_Instructions for the task_:
Repeat only the lines from the one holding "Give this object's" down to the last line of the listing below, including both of those lines.

_Entries from a dataset_:
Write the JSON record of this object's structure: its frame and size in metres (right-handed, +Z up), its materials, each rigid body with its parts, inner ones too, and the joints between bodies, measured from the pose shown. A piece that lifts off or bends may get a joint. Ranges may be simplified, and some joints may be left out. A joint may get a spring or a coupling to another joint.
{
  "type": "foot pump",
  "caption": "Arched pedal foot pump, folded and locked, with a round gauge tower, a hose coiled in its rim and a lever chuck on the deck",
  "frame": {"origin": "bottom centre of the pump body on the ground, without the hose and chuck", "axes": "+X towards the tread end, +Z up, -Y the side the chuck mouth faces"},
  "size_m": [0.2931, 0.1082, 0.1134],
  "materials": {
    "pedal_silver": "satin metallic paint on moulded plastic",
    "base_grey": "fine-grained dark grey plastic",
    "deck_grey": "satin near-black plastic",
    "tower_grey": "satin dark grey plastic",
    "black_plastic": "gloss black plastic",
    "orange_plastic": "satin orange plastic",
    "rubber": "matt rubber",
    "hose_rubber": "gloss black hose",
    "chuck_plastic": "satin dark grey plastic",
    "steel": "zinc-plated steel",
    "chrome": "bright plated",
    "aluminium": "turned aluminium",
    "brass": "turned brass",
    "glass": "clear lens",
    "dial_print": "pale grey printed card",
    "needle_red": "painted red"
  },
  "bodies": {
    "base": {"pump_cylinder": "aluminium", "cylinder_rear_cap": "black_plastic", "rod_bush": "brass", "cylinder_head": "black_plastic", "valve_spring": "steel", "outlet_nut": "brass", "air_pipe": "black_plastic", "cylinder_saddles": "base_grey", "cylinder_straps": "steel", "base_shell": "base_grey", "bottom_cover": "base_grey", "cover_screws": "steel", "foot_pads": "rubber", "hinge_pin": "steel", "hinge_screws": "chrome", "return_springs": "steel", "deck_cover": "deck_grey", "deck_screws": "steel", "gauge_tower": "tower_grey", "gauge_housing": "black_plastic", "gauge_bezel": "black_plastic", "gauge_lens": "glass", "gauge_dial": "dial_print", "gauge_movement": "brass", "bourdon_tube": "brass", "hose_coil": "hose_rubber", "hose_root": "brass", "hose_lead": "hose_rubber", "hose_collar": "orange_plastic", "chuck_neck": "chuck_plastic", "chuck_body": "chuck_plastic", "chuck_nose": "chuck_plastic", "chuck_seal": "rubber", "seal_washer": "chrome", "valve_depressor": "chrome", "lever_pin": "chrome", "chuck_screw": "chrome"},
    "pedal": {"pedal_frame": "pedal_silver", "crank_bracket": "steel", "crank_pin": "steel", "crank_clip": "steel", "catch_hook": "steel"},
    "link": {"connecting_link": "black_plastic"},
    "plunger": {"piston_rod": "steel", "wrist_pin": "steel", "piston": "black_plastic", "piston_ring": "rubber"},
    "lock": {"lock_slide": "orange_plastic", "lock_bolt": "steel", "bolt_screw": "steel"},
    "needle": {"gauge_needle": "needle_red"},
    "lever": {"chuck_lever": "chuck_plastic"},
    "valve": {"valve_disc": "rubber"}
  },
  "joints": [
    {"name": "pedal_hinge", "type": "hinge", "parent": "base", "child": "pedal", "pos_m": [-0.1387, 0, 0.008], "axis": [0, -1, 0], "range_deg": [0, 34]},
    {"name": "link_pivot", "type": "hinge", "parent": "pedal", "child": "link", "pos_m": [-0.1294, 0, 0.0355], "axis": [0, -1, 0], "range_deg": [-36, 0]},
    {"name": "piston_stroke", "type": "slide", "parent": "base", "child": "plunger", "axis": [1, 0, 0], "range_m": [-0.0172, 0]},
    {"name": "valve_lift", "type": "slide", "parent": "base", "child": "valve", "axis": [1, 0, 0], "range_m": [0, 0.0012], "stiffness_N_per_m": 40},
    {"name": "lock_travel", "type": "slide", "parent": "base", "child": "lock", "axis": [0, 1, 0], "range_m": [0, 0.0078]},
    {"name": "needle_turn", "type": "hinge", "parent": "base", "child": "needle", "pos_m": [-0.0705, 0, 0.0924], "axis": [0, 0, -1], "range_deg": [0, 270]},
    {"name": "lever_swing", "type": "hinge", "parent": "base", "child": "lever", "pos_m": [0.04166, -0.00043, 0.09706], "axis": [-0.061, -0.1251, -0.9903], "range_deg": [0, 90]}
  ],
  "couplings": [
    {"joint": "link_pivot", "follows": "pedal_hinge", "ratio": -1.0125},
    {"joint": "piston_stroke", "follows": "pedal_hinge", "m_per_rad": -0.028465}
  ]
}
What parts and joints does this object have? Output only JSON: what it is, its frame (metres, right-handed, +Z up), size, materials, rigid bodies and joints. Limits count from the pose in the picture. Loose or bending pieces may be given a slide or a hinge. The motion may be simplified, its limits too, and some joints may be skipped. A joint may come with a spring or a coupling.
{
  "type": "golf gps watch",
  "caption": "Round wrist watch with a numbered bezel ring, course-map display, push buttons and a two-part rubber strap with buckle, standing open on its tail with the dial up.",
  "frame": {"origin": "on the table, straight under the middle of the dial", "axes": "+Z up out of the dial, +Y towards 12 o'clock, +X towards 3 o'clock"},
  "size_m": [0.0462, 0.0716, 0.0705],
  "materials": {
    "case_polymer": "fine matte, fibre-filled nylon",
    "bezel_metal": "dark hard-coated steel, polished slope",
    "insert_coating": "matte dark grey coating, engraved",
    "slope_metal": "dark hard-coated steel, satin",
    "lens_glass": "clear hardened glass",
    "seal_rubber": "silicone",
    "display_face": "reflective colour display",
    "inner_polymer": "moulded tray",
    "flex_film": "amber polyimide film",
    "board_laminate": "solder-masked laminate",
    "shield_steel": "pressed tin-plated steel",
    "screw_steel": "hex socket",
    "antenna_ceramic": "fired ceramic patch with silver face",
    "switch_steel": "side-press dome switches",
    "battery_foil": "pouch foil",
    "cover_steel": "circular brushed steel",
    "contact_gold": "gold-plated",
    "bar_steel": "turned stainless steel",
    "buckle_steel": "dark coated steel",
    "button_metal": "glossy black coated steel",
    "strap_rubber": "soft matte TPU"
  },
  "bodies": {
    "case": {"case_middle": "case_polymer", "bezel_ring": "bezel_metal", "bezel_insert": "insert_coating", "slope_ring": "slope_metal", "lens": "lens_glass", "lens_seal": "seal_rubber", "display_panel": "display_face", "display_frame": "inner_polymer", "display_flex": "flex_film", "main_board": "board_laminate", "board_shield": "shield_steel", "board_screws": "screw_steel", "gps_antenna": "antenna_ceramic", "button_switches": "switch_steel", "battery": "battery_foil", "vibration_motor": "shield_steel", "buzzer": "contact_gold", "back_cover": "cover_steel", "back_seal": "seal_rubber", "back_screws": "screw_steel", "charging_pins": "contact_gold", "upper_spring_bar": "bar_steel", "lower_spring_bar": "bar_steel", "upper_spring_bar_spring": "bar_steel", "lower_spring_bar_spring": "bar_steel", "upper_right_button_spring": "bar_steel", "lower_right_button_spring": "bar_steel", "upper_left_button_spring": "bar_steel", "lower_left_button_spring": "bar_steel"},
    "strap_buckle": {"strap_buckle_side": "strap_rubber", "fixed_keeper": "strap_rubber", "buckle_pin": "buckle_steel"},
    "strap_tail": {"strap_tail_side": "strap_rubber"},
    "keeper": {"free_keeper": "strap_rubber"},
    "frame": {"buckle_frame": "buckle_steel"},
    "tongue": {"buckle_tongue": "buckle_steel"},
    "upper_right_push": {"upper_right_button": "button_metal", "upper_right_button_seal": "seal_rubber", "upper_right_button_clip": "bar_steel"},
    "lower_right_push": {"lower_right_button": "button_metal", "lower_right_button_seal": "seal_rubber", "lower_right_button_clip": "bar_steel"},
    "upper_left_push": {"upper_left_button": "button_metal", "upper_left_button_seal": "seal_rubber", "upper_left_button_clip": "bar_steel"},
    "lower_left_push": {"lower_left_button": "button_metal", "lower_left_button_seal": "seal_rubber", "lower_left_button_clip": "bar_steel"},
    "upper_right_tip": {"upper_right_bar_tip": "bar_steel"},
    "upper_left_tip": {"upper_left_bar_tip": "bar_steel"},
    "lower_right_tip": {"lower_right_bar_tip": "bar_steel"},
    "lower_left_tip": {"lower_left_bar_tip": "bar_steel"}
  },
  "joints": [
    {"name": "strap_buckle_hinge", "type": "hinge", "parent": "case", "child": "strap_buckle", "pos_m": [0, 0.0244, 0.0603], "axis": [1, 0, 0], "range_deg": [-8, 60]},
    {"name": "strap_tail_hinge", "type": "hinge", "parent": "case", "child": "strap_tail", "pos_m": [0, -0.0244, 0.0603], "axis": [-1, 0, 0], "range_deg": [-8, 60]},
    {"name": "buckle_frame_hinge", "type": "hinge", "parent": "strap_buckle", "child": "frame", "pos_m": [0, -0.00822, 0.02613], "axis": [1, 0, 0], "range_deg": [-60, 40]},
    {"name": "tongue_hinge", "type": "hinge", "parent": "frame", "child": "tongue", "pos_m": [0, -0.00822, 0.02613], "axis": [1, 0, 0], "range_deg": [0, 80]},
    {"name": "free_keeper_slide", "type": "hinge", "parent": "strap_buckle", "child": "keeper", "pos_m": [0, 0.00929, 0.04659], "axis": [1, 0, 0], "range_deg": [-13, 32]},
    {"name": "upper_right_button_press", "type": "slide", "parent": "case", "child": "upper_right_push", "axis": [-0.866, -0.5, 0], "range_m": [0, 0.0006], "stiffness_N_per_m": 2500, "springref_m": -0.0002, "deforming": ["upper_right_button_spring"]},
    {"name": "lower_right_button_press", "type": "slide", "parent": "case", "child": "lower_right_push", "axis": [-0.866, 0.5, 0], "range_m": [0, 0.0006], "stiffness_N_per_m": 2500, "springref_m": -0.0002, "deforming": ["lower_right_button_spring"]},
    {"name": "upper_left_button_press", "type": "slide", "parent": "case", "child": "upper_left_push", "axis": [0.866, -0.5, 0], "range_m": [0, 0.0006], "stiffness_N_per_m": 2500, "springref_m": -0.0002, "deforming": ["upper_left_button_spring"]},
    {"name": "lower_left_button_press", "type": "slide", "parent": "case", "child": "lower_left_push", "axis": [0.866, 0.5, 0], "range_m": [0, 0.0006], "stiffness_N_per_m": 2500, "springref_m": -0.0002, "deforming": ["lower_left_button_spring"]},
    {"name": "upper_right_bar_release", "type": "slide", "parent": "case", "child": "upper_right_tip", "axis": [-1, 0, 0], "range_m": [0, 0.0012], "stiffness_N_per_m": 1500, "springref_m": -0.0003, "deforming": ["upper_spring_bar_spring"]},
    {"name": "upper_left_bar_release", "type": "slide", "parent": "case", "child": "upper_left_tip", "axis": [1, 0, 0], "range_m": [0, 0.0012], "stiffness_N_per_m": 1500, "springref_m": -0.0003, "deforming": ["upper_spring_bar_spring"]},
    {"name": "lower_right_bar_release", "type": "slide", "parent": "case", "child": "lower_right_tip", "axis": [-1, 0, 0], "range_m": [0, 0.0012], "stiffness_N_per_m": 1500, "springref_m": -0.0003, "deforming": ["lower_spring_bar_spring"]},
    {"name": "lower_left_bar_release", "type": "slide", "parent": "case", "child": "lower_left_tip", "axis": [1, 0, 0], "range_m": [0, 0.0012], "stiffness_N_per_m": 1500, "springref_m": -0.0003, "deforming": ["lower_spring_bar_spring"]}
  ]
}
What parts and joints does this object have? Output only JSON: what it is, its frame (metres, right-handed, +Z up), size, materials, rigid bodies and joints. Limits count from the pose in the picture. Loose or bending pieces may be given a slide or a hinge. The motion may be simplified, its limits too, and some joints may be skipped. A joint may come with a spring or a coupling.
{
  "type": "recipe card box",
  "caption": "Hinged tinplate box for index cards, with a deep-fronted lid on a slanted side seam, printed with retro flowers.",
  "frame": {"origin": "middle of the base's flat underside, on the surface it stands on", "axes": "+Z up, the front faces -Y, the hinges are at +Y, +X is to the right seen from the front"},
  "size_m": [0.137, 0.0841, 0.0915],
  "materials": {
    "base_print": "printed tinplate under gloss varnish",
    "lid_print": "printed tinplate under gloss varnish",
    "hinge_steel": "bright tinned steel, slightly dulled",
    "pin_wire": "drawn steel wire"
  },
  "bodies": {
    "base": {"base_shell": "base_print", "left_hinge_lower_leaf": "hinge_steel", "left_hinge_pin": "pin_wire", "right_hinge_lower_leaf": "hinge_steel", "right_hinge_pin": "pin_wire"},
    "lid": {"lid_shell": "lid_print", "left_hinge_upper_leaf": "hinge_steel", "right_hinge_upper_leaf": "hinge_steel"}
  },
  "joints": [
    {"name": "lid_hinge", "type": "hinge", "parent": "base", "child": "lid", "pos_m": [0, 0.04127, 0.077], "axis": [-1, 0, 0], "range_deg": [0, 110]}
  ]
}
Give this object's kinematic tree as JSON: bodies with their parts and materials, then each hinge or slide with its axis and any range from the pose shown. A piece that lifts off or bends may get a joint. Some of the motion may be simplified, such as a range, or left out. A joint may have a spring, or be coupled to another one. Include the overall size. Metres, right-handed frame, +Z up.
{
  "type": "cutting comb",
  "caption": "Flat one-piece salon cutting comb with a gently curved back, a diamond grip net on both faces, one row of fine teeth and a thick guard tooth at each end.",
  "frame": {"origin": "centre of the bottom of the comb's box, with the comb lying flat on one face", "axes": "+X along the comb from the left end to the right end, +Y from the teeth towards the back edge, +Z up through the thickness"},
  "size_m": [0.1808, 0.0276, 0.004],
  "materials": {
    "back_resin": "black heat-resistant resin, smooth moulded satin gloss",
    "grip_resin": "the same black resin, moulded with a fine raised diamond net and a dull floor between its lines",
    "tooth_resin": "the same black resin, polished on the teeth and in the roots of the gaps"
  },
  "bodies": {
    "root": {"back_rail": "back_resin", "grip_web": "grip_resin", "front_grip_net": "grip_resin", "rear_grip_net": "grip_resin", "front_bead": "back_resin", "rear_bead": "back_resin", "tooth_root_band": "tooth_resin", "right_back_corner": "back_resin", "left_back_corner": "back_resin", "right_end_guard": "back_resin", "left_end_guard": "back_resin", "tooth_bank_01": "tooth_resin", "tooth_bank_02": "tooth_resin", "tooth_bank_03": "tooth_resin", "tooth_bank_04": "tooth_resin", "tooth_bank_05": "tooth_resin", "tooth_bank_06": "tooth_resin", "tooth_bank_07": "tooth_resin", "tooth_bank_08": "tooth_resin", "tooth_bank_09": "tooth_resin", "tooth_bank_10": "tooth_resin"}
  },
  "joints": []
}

_Result of this task_:
Give this object's kinematic tree as JSON: bodies with their parts and materials, then each hinge or slide with its axis and any range from the pose shown. A piece that lifts off or bends may get a joint. Some of the motion may be simplified, such as a range, or left out. A joint may have a spring, or be coupled to another one. Include the overall size. Metres, right-handed frame, +Z up.
{
  "type": "cutting comb",
  "caption": "Flat one-piece salon cutting comb with a gently curved back, a diamond grip net on both faces, one row of fine teeth and a thick guard tooth at each end.",
  "frame": {"origin": "centre of the bottom of the comb's box, with the comb lying flat on one face", "axes": "+X along the comb from the left end to the right end, +Y from the teeth towards the back edge, +Z up through the thickness"},
  "size_m": [0.1808, 0.0276, 0.004],
  "materials": {
    "back_resin": "black heat-resistant resin, smooth moulded satin gloss",
    "grip_resin": "the same black resin, moulded with a fine raised diamond net and a dull floor between its lines",
    "tooth_resin": "the same black resin, polished on the teeth and in the roots of the gaps"
  },
  "bodies": {
    "root": {"back_rail": "back_resin", "grip_web": "grip_resin", "front_grip_net": "grip_resin", "rear_grip_net": "grip_resin", "front_bead": "back_resin", "rear_bead": "back_resin", "tooth_root_band": "tooth_resin", "right_back_corner": "back_resin", "left_back_corner": "back_resin", "right_end_guard": "back_resin", "left_end_guard": "back_resin", "tooth_bank_01": "tooth_resin", "tooth_bank_02": "tooth_resin", "tooth_bank_03": "tooth_resin", "tooth_bank_04": "tooth_resin", "tooth_bank_05": "tooth_resin", "tooth_bank_06": "tooth_resin", "tooth_bank_07": "tooth_resin", "tooth_bank_08": "tooth_resin", "tooth_bank_09": "tooth_resin", "tooth_bank_10": "tooth_resin"}
  },
  "joints": []
}